The J&J vaccine hasn’t yet been through the regulatory process, so it’s too early to say what the FDA and the CDC will recommend. The company plans to include pregnant women in clinical trials in the near future, a spokesman told STAT.
The mRNA vaccines require an elaborate cold chain, the term used to describe the conditions under which vaccines must be stored during distribution and when they are in the doctors’ offices, pharmacies, or public health clinics where they’ll be administered.
The J&J does not, which means this vaccine can be given easily anywhere, once supplies are adequate. Doctors’ offices, pharmacies, mass vaccination sites, public health clinics — this vaccine will be much easier to use. It can be stored for at least three months at the temperature of a regular refrigerator.
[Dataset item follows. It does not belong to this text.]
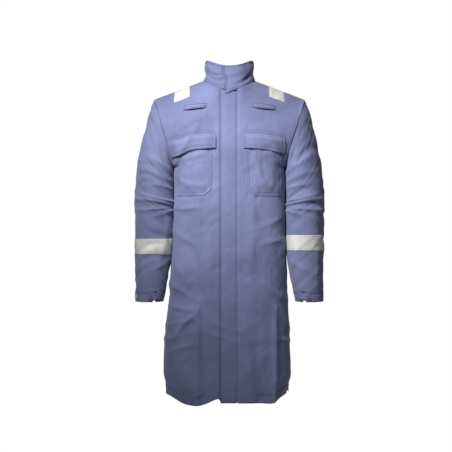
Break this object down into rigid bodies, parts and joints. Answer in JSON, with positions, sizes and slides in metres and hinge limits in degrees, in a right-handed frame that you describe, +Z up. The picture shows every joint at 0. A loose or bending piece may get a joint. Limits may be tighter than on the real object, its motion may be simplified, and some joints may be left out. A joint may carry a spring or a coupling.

Of the mRNA vaccines, Moderna’s is far easier to use than Pfizer’s. For starters, Moderna’s must be shipped at -4 Fahrenheit; Pfizer’s must be shipped and stored at -94 Fahrenheit. The former is the temperature of a regular refrigerator freezer; the latter requires special ultracold freezers. Doctors’ offices do not have ultracold freezers; neighborhood pharmacies don’t either.
After thawing, a vial of the Pfizer vaccine must be used within five days; Moderna’s is stable at fridge temperature for 30 days and at room temperature for 12 hours. STAT asked J&J how long its vaccine will last once a vial has begun to be used, but so far the company has not provided that information.
Minimum Purchase Order
The ultracold storage requirement is not the only challenging aspect of the Pfizer vaccine. The minimum amount of vaccine a location can order is 975 doses. A large teaching hospital might need several of those. But there are plenty of places across the country that don’t need 975 doses to vaccinate the people currently eligible for vaccination — health workers and nursing home residents. This is the vaccine that needs to be kept at -94 F. The minimum order size will limit the locations in which this vaccine can be used.
The Moderna vaccine’s minimum order is 100 doses, a much more manageable number.
STAT asked J&J what its minimum order will be; it declined to say.
The Pfizer vaccine is shipped in six-dose vials. Moderna’s vaccine comes in 10-dose vials. J&J’s vaccine will be packaged in five-dose vials.
Durability of Protection
Figuring out how long the protection provided by any of these vaccines will last will take time. It’s going to involve periodic blood draws from some volunteers to see what their antibody levels look like, though a decline in antibody levels doesn’t necessarily equate to loss of protection.
But a large part of this work will involve watching for reports that people who were immunized are starting to contract COVID in larger numbers, a development that would probably lead to recommendations to give people booster shots at some yet-to-be-determined interval.